Whether it’s a son or daughter, niece or nephew, granddaughter or grandson, we all want to pass along the life lessons we’ve learned to the important people in our lives. Yet, as we all know, it can often be hard to find the appropriate time to share our well-earned wisdom.
I have a daughter who is a junior in college and I’ve come to realize that the best way to communicate is often not through the grand gesture or big speech (though there is a time and place for that). It’s by sharing bits of knowledge drip by drip, little by little.
What I do is jot down conversation notes in the journal I keep. When school is in session, I’ll mention one or two of them during our weekly phone calls, allowing me to expand our conversation beyond the expected questions like “how is school going” and “are you getting enough sleep?”
Looking through 2 ½ years of notes, I realized that many of my conversation points return to familiar themes. So I’ve culled this list down, combined some thoughts here and there, and came up with the list that follows. I’m going to share this with my daughter. You may want to share it with someone you know or develop your own list.
11 Vital Lessons for the Young Adult in Your Life
- Try be to be better than you were the day before. Remember that you don’t have to prove anything to anyone else. The only person you should be comparing yourself to is you. Each day is a new opportunity to get it right.
- Learn to trust your first instinct. It’s the one you feel in your heart or what some people call “the gut.” Unless your head can come up with a very good reason not to do something, your first instinct is usually right.
- Give more to life than you take. Someone smile at you? Smile at two people in return. It’s an unwritten law of life: the more you give, the more you receive.
- Make peace with the fact saying “no” often means trading popularity for respect. ~G McKeown. Learn to say no to the event or situation that may put you, or others, in harm’s way. If your intuition tells you it’s not a good idea, it’s probably not a good idea.
- Be fully present to the moments of your life. In other words, put the phone down.
- Find pockets of stillness. Don’t rush through life without taking breaks. Learn to say no to some social events and schedule regular periods of “me time” to unwind, to contemplate, to just be.
- If you want to improve, be content to be thought foolish and stupid. ~ Lean into the discomfort, don’t shy away from it. This is where you can learn the most valuable lessons. Never pretend to know something when you don’t. Ask questions.
- Don’t trip over what’s behind you. Move ahead. ~Mika Brzezinski. Did you mess up? That’s okay, as long as you learn from the experience. Failure is a necessary part of becoming wiser. The key is to learn from your mistakes.
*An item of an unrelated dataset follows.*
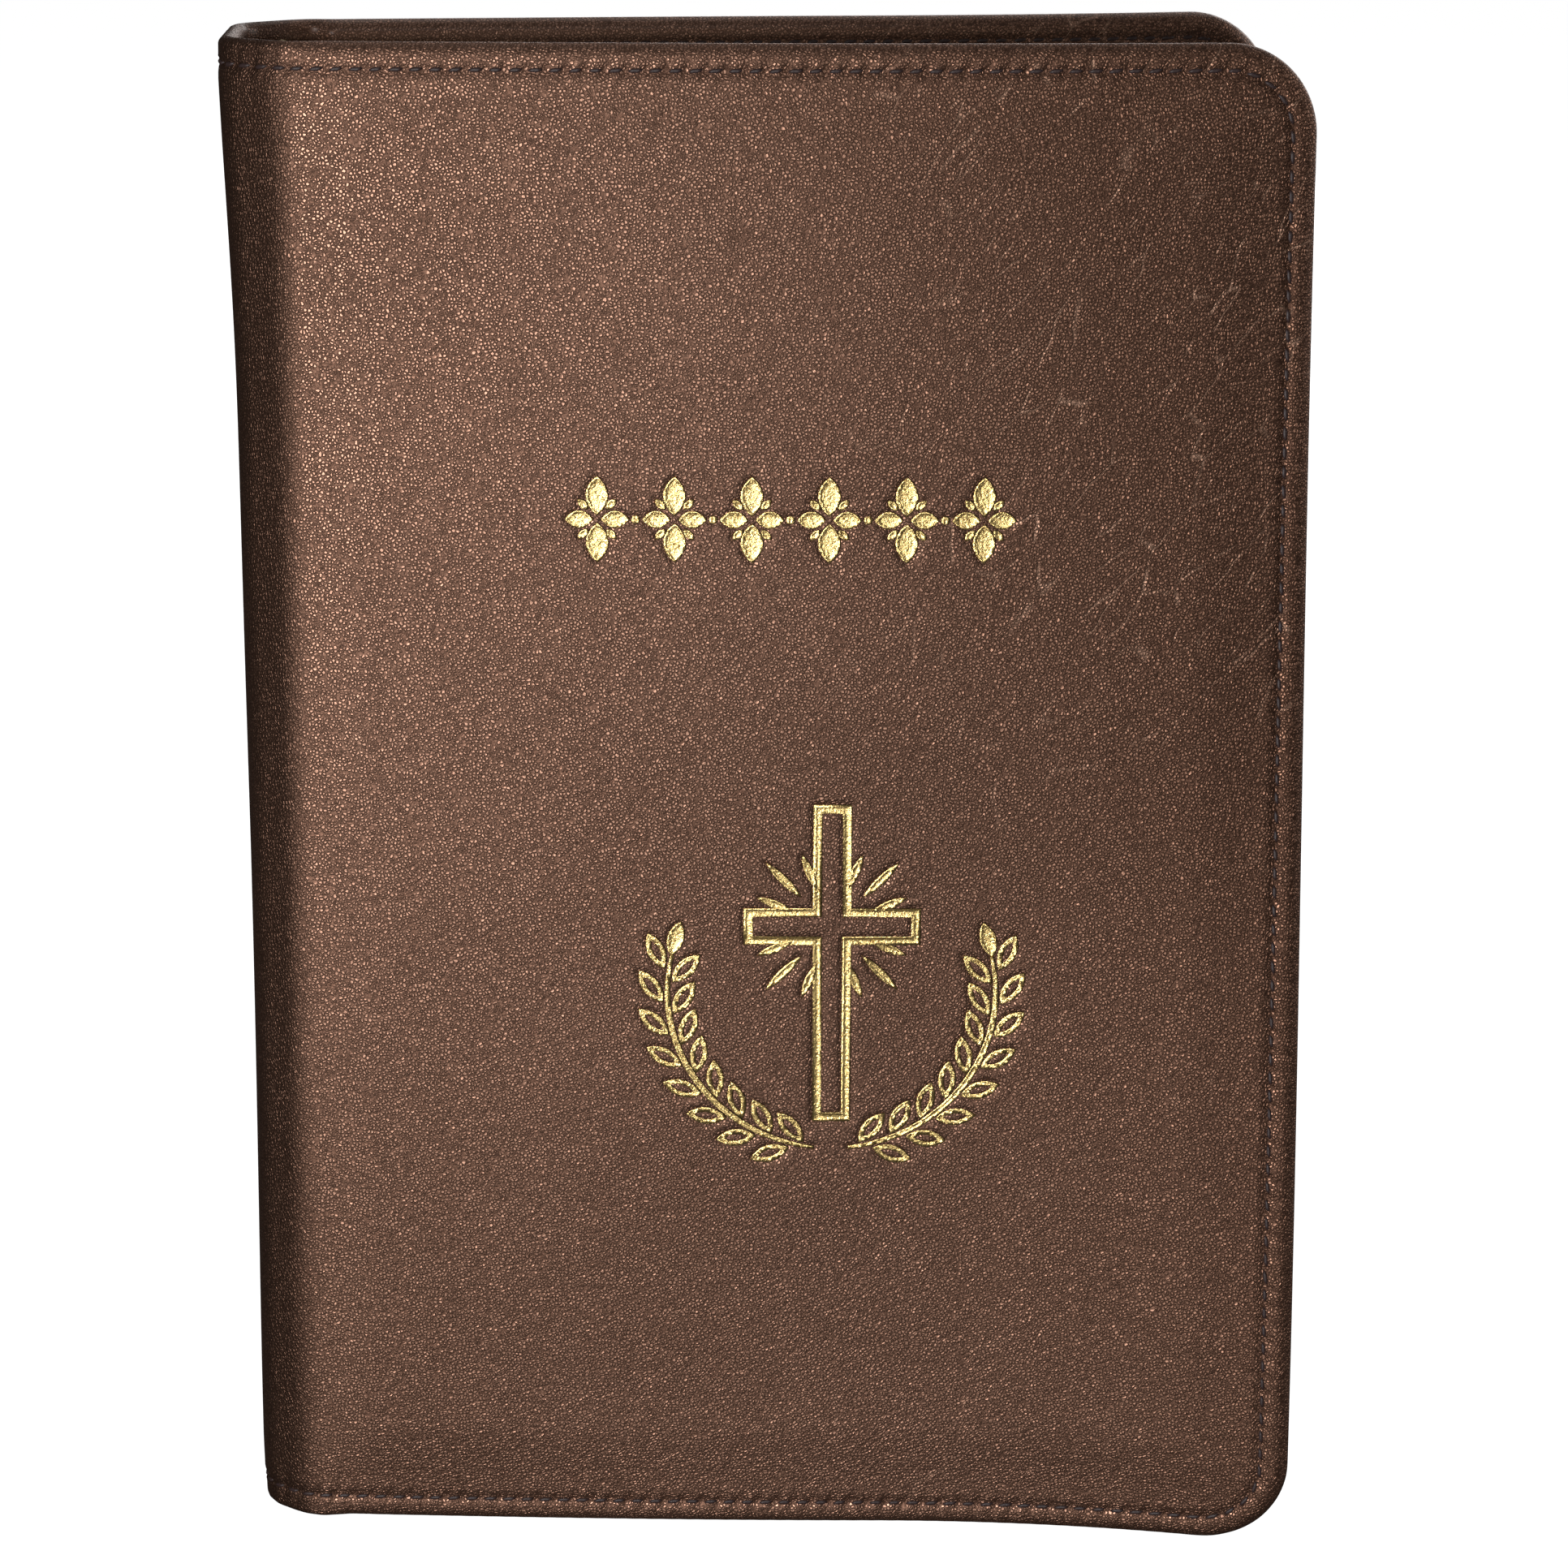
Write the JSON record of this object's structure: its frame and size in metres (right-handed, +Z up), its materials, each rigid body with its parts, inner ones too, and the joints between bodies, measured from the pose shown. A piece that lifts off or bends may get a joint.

- Try not to overreact. When you find yourself in a situation that leaves you feeling uncomfortable or stressed, remember to take a breath. This momentary pause will allow you to think before you act and is a key to showing grace under pressure.
- Don’t force things to happen, let them happen naturally. You can be ambitious but also be aware that, if your intentions are strong, the best opportunities are often right in front of you. Life has a funny way of bringing you the things you need. Keep your eyes open.
- People will not remember what you said. They will always remember how you made them feel ~Maya Angelou. Words to remember in every social encounter.
One final note: You may have noticed that I didn’t include any lessons that talked directly to spiritual practice or God or religion. There’s a time and place for that as well. So I also forward the occasional blog post, like this one on meditation, and once or twice a year I gift books of wisdom, which have included The Alchemist by Paulo Coelho and my own book Thaddeus Squirrel.